■ What to do: From the listing below, pull out every line where the string "that" appears.
======== Material provided
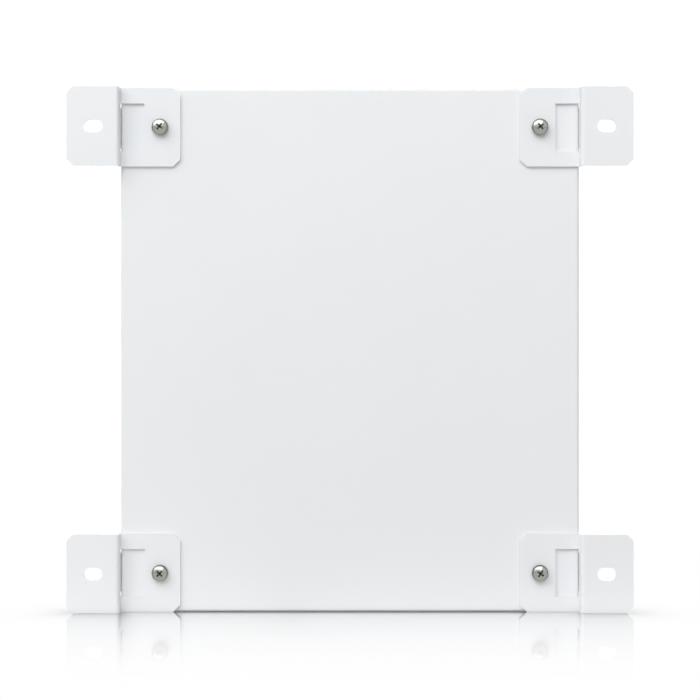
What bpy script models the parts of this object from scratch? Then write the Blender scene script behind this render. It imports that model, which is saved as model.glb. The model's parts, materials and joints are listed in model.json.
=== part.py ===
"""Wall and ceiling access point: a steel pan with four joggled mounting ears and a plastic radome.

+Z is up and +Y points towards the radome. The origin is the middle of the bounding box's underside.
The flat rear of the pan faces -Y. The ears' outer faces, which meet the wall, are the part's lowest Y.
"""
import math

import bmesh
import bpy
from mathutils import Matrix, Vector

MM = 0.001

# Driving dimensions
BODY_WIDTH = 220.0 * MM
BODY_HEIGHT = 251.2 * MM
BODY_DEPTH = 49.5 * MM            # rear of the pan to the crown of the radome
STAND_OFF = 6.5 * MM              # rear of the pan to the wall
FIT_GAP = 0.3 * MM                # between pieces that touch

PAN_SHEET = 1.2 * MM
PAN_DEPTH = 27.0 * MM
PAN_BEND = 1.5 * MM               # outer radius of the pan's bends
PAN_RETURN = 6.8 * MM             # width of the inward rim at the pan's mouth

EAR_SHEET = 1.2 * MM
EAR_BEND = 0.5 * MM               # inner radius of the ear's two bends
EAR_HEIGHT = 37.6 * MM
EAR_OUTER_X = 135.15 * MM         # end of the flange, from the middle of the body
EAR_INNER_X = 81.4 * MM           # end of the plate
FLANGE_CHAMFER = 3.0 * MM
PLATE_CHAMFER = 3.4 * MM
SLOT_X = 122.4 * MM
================
■ Answer to the problem:
What bpy script models the parts of this object from scratch? Then write the Blender scene script behind this render. It imports that model, which is saved as model.glb. The model's parts, materials and joints are listed in model.json.
FIT_GAP = 0.3 * MM                # between pieces that touch